GOAL.
Beginning at the first line of the data, print each line exactly, stopping after the line that contains "---------- main board".

DATA SECTION.
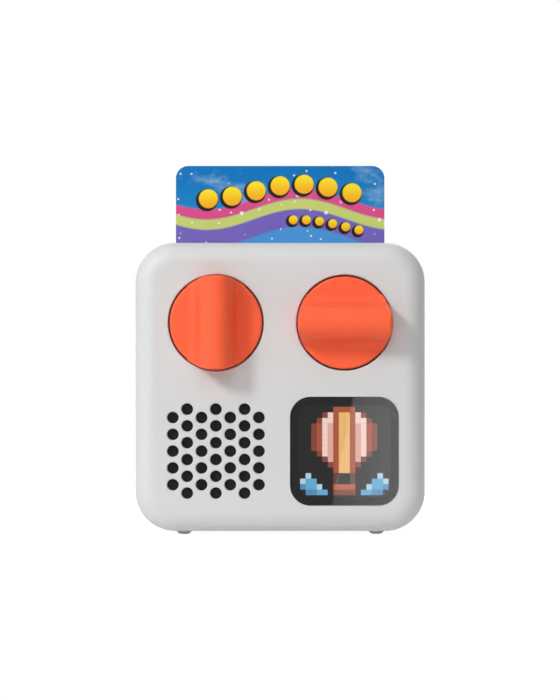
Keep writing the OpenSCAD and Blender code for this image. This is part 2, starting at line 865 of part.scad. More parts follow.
module card_guide() {
  half = card_w / 2 + slot_side_clear;
  front = card_depth - guide_in_t / 2;
  back = card_depth + guide_in_t / 2;
  ear_t = board_depth - guide_depth;
  color([0.75, 0.75, 0.75]) difference() {
    union() {
      plate(guide_depth, guide_depth + guide_t) intersection() {
        translate([-guide_w / 2, guide_bottom_z]) square([guide_w, guide_top_z - guide_bottom_z]);
        case_outline(in_w - 2 * guide_clear, in_h - 2 * guide_clear, in_r - guide_clear);
      }
      plate(guide_depth, guide_depth + ear_t) for (x = [-1, 1]) {
        translate([x * post_x, board_post_z]) circle(board_ear_r);
        translate([x * (post_x + guide_w / 2 - 2) / 2, board_post_z])
          square([post_x - guide_w / 2 + 2, board_ear_h], center = true);
      }
    }
    plate(front, back) translate([-half, card_bottom_z]) square([2 * half, card_h]);
    // windows that save plastic and let the antenna see the card
    plate(0, body_d) translate([0, mid_z]) rounded_rect(guide_window_w, guide_window_h, 3);
    at_board_posts() rod(0, 0, small_clear_r, 0, 40);
    // chamfered entry
    side_plate(-half, half) polygon([
      [front - eps, guide_top_z - 1], [back + eps, guide_top_z - 1],
      [back + 0.6, guide_top_z + 0.1], [front - 0.6, guide_top_z + 0.1]]);
  }
}

module card_antenna() {
  color([0.8, 0.5, 0.2]) plate(antenna_depth, antenna_depth + antenna_t)
    translate([0, mid_z]) difference() {
      rounded_rect(antenna_w, antenna_h, 3);
      rounded_rect(antenna_w - 2 * antenna_track, antenna_h - 2 * antenna_track, 2);
    }
}

module story_card() {
  color([0.3, 0.55, 0.85]) plate(card_depth - card_t / 2, card_depth + card_t / 2)
    translate([0, card_bottom_z + card_h / 2]) rounded_rect(card_w, card_h, card_r);
}

// ---------- main board ----------

module main_board() {
  color([0.1, 0.4, 0.25]) difference() {
    plate(board_depth, board_rear) {
      translate([-board_half_w, board_bottom_z])
        square([2 * board_half_w, board_top_z - board_bottom_z]);
      translate([0, foot_h + 13.6]) square([board_edge_x, 24]);
      translate([0, button_z - switch_w / 2 - 1.5]) square([switch_face_x, switch_w + 3]);
      for (x = [-1, 1]) {
        translate([x * post_x, board_post_z]) circle(board_ear_r);
        translate([x * (post_x + board_half_w - 1) / 2, board_post_z])
          square([post_x - board_half_w + 1, board_ear_h], center = true);
      }
    }
    at_board_posts() rod(0, 0, small_clear_r, 0, 40);
  }
}

// A part on the back of the main board
module chip(x, z, w, h, t) {
  plate(board_rear, board_rear + t) translate([x, z]) square([w, h], center = true);
}

module board_chips() {
  color([0.08, 0.08, 0.08]) {
    chip(-4, mid_z - 2, 12, 12, 1);
    chip(11, mid_z + 2, 8, 6, 1);
    chip(-16, mid_z - 17, 5, 5, 0.9);
    chip(-9, mid_z - 17, 5, 5, 2.2);
    chip(8, mid_z + 16, 16, 12, 1.6);
    chip(18, mid_z - 17, 4, 4, 0.9);
    for (i = [0 : 5]) chip(-20 + 2.4 * i, mid_z + 8, 1, 1.8, 0.5);
    for (i = [0 : 4]) chip(6 + 2.2 * i, mid_z - 8, 1.8, 1, 0.5);
  }
}

// Plug-in connectors: battery, speaker, picture board and control board
battery_plug = [-12, mid_z + 22];
speaker_plug = [-speaker_x, board_bottom_z + 3];
display_plug = [10, board_bottom_z + 2.6];
control_plug = [-board_half_w + 3, mid_z + 14];
plug_t = 3;

module board_connectors() {
  color([0.93, 0.92, 0.88]) {
    chip(battery_plug[0], battery_plug[1], 6, 4.5, plug_t);
    chip(speaker_plug[0], speaker_plug[1], 6, 4.5, plug_t);
    chip(display_plug[0], display_plug[1], 11, 3, 1.5);
    chip(control_plug[0], control_plug[1], 4, 9, 1.5);
  }
}

module main_board_screws() {
  color([0.7, 0.7, 0.72]) at_board_posts()
    screw(board_rear, board_rear - guide_depth + 5, small_head_r, small_head_t, small_pilot_r);
}

module charge_socket() {
  mouth = side_x - usb_recess;
  color([0.72, 0.72, 0.74]) {
    difference() {
      side_plate(mouth - usb_len, mouth) translate([usb_depth, usb_z])
        rounded_rect(usb_t, usb_w, usb_t / 2 - 0.05);
      side_plate(mouth - usb_len + 0.6, mouth + 1) translate([usb_depth, usb_z])
        rounded_rect(usb_t - 0.6, usb_w - 0.6, usb_t / 2 - 0.35);
    }
    side_plate(mouth - usb_len + 0.3, mouth - 0.8) translate([usb_depth, usb_z])
      square([0.7, 6.7], center = true);
  }
}

module headphone_jack() {
  mouth = side_x - jack_recess;
  nose_x = board_edge_x + 0.15;
  color([0.12, 0.12, 0.12]) difference() {
    union() {
      side_plate(mouth - jack_bore_len - 1, nose_x)
        translate([jack_depth, jack_z]) square([jack_t, jack_w], center = true);
      side_rod(jack_depth, jack_z, jack_nose_r, nose_x - eps, mouth);
    }
    side_rod(jack_depth, jack_z, jack_bore_r, mouth - jack_bore_len, mouth + 1);
  }
}

module power_switch() {
  color([0.15, 0.15, 0.15]) difference() {
    side_plate(switch_face_x - switch_len, switch_face_x) translate([button_depth, button_z])
      square([switch_t, switch_w], center = true);
    side_rod(button_depth, button_z, stem_r + running_gap, switch_face_x - 1.4, switch_face_x + 1);
  }
}

module power_stem() {
  color([0.9, 0.9, 0.88]) side_rod(button_depth, button_z, stem_r,
    switch_face_x - 1.4 + button_travel + 0.1, in_x - 0.1 - button_flange_t);
}

module power_button() {
  color([0.84, 0.84, 0.84]) {
    translate([in_x - 0.1 - button_flange_t, face_y + button_depth, button_z]) rotate([0, 90, 0])
      rotate_extrude() {
        square([button_flange_r, button_flange_t]);
        square([button_r, side_x - button_recess - in_x + 0.1 + button_flange_t - 0.4]);
        square([button_r - 0.4, side_x - button_recess - in_x + 0.1 + button_flange_t]);
        translate([button_r - 0.4, side_x - button_recess - in_x + 0.1 + button_flange_t - 0.4])
          circle(0.4);
      }
  }
}

// ---------- battery and cables ----------

module battery() {
  color([0.3, 0.45, 0.75]) plate(battery_back - battery_t, battery_back)
    translate([0, battery_cz]) rounded_rect(battery_w, battery_h, 2);
}

module battery_pad() {
  color([0.2, 0.2, 0.2]) plate(battery_back, battery_back + pad_t)
    translate([0, battery_cz]) rounded_rect(battery_w - 8, battery_h - 8, 1);
}

module battery_cable() {
  front = battery_back - battery_t;
  color([0.8, 0.15, 0.1]) for (i = [-0.8, 0.8])
    wire([at(battery_plug[0] + i, front + 2, battery_cz + battery_h / 2),
          at(battery_plug[0] + i, front + 2, battery_plug[1]),
          at(battery_plug[0] + i, board_rear + plug_t, battery_plug[1])], wire_r);
}

module speaker_cable() {
  color([0.15, 0.15, 0.15]) for (i = [-0.8, 0.8])
    wire([at(speaker_plug[0] + i, flange_depth + 8, speaker_cz - 9),
          at(speaker_plug[0] + i, flange_depth + 8, floor_z + 2),
          at(speaker_plug[0] + i, board_rear + 6, floor_z + 2),
          at(speaker_plug[0] + i, board_rear + 6, speaker_plug[1]),
          at(speaker_plug[0] + i, board_rear + plug_t, speaker_plug[1])], wire_r);
}

// A flat tape that runs under the card guide from the light board to the main board
module display_cable() {
  start = led_depth + pcb_t;
  low = floor_z + 1.2;
  back = board_rear + 2.6;
  color([0.85, 0.6, 0.25]) side_plate(display_plug[0] - 4, display_plug[0] + 4)
    union() {
      translate([start, low]) square([tape_t, speaker_cz - 12 - low]);
      translate([start, low]) square([back - start, tape_t]);
      translate([back - tape_t, low]) square([tape_t, board_bottom_z + 2.6 - low]);
      translate([board_rear + 1.5, board_bottom_z + 2.6 - tape_t])
        square([back - board_rear - 1.5, tape_t]);
    }
}

// A flat tape round the left edge of the card guide from the control board to the main board
module control_cable() {
  edge = max(guide_w / 2, board_half_w) + 1.04;
  start = control_board_depth + pcb_t;
  low_z = control_plug[1] - 3.5;
  color([0.85, 0.6, 0.25]) translate([0, face_y, low_z]) linear_extrude(7) {
    translate([-edge, start]) square([edge - knob_x - 6, tape_t]);
    translate([-edge, start]) square([tape_t, board_rear + 2.5 - start]);
    translate([-edge, board_rear + 2.5 - tape_t]) square([edge + control_plug[0] + 1, tape_t]);
    translate([control_plug[0] + 1 - tape_t, board_rear + 1.5]) square([tape_t, 1]);
  }
}

front_shell();
rear_shell();
case_screws();
feet();
left_knob();
right_knob();
left_shaft();
right_shaft();
left_plunger();
right_plunger();
left_encoder();
right_encoder();
encoder_nuts();
control_board();
control_board_screws();
display_window();
window_tape();
light_diffuser();
light_grid();
led_board();
led_board_screws();
grille_cloth();
speaker_gasket();
speaker_frame();
speaker_surround();
speaker_cone();
voice_coil();
speaker_magnet();
speaker_screws();
card_guide();
card_antenna();
story_card();
main_board();
board_chips();
board_connectors();
main_board_screws();
charge_socket();
headphone_jack();
power_switch();
power_stem();
power_button();
battery();
battery_pad();
battery_cable();
speaker_cable();
display_cable();
control_cable();
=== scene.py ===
"""Looks of the audio story player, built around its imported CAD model. Metres; the front faces -Y."""
import json
import math

import bmesh
import bpy
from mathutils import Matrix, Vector


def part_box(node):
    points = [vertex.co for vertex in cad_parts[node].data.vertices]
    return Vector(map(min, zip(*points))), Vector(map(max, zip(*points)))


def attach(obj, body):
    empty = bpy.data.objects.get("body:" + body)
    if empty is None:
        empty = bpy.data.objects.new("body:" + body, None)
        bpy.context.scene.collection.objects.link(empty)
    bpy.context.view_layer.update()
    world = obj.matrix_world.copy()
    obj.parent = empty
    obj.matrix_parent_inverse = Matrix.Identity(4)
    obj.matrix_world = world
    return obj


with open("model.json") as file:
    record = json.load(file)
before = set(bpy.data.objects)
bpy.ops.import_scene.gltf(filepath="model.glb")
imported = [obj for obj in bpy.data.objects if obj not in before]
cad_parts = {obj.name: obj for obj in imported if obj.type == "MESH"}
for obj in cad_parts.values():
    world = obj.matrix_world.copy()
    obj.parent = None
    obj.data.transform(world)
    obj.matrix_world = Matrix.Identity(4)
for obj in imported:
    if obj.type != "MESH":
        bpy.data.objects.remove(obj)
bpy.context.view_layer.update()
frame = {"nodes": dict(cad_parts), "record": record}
scene = bpy.context.scene
MM = 0.001

# ---------- places taken from the frame ----------
window_low, window_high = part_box("display_window")
card_low, card_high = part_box("story_card")
face_y = window_low.y
window_centre = (window_low + window_high) / 2

# ---------- camera: level, square to the front ----------
IMAGE_H = 700
CAMERA_TO_CARD = 0.850
CARD_PIXELS_PER_MM = 3.861
CAMERA_X = -0.05 * MM
CAMERA_Z = 46.9 * MM
SENSOR = 36.0
CLIP_START = 0.01


def make_camera():
    """A long lens, level, a little below the middle of the knobs, with the card at the measured scale."""
    data = bpy.data.cameras.new("camera")
    camera = bpy.data.objects.new("camera", data)
    scene.collection.objects.link(camera)
    card_y = (card_low.y + card_high.y) / 2
    camera.location = (CAMERA_X, card_y - CAMERA_TO_CARD, CAMERA_Z)
    camera.rotation_euler = (math.radians(90), 0, 0)
    data.sensor_fit = "VERTICAL"
    data.sensor_height = SENSOR
    focal_pixels = CARD_PIXELS_PER_MM * CAMERA_TO_CARD / MM
    data.lens = focal_pixels * SENSOR / IMAGE_H
    data.clip_start = CLIP_START
    scene.camera = camera


# ---------- materials ----------
def srgb(r, g, b):
    """A colour given as 0-255 screen values, as linear values."""
    def one(v):
        v = v / 255
        return v / 12.92 if v <= 0.04045 else ((v + 0.055) / 1.055) ** 2.4
    return (one(r), one(g), one(b), 1.0)


# a Mix node has a socket for each kind of value: these are the ones for colours
MIX_FACTOR, MIX_A, MIX_B, MIX_RESULT = 0, 6, 7, 2
# most of a noise texture's values lie between these
NOISE_LOW, NOISE_HIGH = 0.3, 0.7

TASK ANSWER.
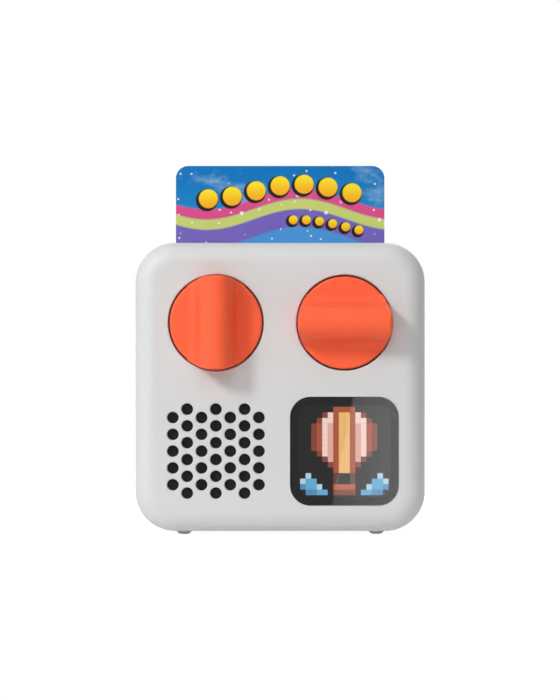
Keep writing the OpenSCAD and Blender code for this image. This is part 2, starting at line 865 of part.scad. More parts follow.
module card_guide() {
  half = card_w / 2 + slot_side_clear;
  front = card_depth - guide_in_t / 2;
  back = card_depth + guide_in_t / 2;
  ear_t = board_depth - guide_depth;
  color([0.75, 0.75, 0.75]) difference() {
    union() {
      plate(guide_depth, guide_depth + guide_t) intersection() {
        translate([-guide_w / 2, guide_bottom_z]) square([guide_w, guide_top_z - guide_bottom_z]);
        case_outline(in_w - 2 * guide_clear, in_h - 2 * guide_clear, in_r - guide_clear);
      }
      plate(guide_depth, guide_depth + ear_t) for (x = [-1, 1]) {
        translate([x * post_x, board_post_z]) circle(board_ear_r);
        translate([x * (post_x + guide_w / 2 - 2) / 2, board_post_z])
          square([post_x - guide_w / 2 + 2, board_ear_h], center = true);
      }
    }
    plate(front, back) translate([-half, card_bottom_z]) square([2 * half, card_h]);
    // windows that save plastic and let the antenna see the card
    plate(0, body_d) translate([0, mid_z]) rounded_rect(guide_window_w, guide_window_h, 3);
    at_board_posts() rod(0, 0, small_clear_r, 0, 40);
    // chamfered entry
    side_plate(-half, half) polygon([
      [front - eps, guide_top_z - 1], [back + eps, guide_top_z - 1],
      [back + 0.6, guide_top_z + 0.1], [front - 0.6, guide_top_z + 0.1]]);
  }
}

module card_antenna() {
  color([0.8, 0.5, 0.2]) plate(antenna_depth, antenna_depth + antenna_t)
    translate([0, mid_z]) difference() {
      rounded_rect(antenna_w, antenna_h, 3);
      rounded_rect(antenna_w - 2 * antenna_track, antenna_h - 2 * antenna_track, 2);
    }
}

module story_card() {
  color([0.3, 0.55, 0.85]) plate(card_depth - card_t / 2, card_depth + card_t / 2)
    translate([0, card_bottom_z + card_h / 2]) rounded_rect(card_w, card_h, card_r);
}

// ---------- main board ----------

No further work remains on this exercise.